It just does not seem like the header and what comes after that have the same number of columns, which would definitely be a bug. What version of Affymetrix Power Tools are you using?

Also, if you have both the AxiomGT1.snp-posteriors.txt and the AxiomGT1.snp-posteriors.multi.txt files, why are you using the latter with BCFtools/affy2vcf?

IPriscilla commented 8 months ago

Yes indeed, I checked it and something went wrong with copying the head of this file. I changed it in my previous post.

The problem is when I use the option --genotyping-node:snp-posteriors-output true, a lot of SNPs disappear in conversion. When I leave this option out, I only have the AxiomGT1.snp-posteriors.multi.txt file, which cannot be used as input for the affy2vcf tool (as described in the first post).

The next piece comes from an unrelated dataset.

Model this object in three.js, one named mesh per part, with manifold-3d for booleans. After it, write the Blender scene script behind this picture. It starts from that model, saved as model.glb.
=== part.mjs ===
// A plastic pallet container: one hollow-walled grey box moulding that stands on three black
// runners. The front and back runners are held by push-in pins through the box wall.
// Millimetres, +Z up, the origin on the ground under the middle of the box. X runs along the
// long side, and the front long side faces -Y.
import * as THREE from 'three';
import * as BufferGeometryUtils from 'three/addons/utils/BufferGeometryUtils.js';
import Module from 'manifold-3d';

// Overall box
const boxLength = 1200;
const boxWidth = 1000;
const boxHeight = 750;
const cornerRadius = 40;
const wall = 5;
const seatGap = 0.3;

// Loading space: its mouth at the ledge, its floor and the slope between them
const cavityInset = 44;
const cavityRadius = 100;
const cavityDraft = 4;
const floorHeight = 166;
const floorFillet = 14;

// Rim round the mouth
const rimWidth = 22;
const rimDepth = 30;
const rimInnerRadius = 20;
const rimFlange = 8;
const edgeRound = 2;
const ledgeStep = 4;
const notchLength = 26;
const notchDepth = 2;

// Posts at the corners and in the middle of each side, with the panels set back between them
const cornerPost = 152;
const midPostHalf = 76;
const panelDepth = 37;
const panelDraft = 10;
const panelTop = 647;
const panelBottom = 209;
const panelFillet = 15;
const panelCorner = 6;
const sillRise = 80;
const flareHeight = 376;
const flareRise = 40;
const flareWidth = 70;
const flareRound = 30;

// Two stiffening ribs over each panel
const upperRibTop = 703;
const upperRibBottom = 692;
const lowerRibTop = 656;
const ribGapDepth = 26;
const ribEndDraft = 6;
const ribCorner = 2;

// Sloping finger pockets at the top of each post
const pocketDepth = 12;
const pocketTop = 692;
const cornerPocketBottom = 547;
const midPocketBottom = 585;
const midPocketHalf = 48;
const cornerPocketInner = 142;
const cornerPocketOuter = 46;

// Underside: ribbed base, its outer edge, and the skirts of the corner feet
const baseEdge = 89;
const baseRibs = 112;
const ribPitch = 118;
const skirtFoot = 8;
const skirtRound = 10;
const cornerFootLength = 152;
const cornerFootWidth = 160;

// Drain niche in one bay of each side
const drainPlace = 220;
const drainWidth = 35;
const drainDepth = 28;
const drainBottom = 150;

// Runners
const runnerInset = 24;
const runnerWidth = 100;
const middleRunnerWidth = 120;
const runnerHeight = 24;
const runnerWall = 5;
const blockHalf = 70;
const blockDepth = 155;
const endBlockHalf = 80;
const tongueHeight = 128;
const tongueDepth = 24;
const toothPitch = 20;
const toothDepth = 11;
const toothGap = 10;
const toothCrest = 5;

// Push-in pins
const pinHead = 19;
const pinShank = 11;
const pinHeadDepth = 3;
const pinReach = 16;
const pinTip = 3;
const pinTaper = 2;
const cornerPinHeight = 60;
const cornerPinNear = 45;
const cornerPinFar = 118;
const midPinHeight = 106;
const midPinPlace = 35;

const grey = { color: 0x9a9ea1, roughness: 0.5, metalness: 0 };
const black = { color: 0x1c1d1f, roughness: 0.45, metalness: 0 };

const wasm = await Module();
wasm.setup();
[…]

I'm running the apt-genotype-axiom tool now again with more memory and time but it will take some days before I have the result. Hopefully, altough I did not get a memory/time limit error, this will fix the problem of losing so much SNPs in the conversion. I will keep you updated.

freeseek commented 8 months ago

Can you also share the correct first two lines of the AxiomGT1.snp-posteriors.multi.txt file? As it stands edited at this moment it seems as if the files AxiomGT1.snp-posteriors.txt and AxiomGT1.snp-posteriors.multi.txt files have the same data on the second line. I want to understand whether it would be possible to parse the AxiomGT1.snp-posteriors.multi.txt file

IPriscilla commented 8 months ago

The previous comment is updated with the header from the AxiomGT1.snp-posteriors.multi.txt file.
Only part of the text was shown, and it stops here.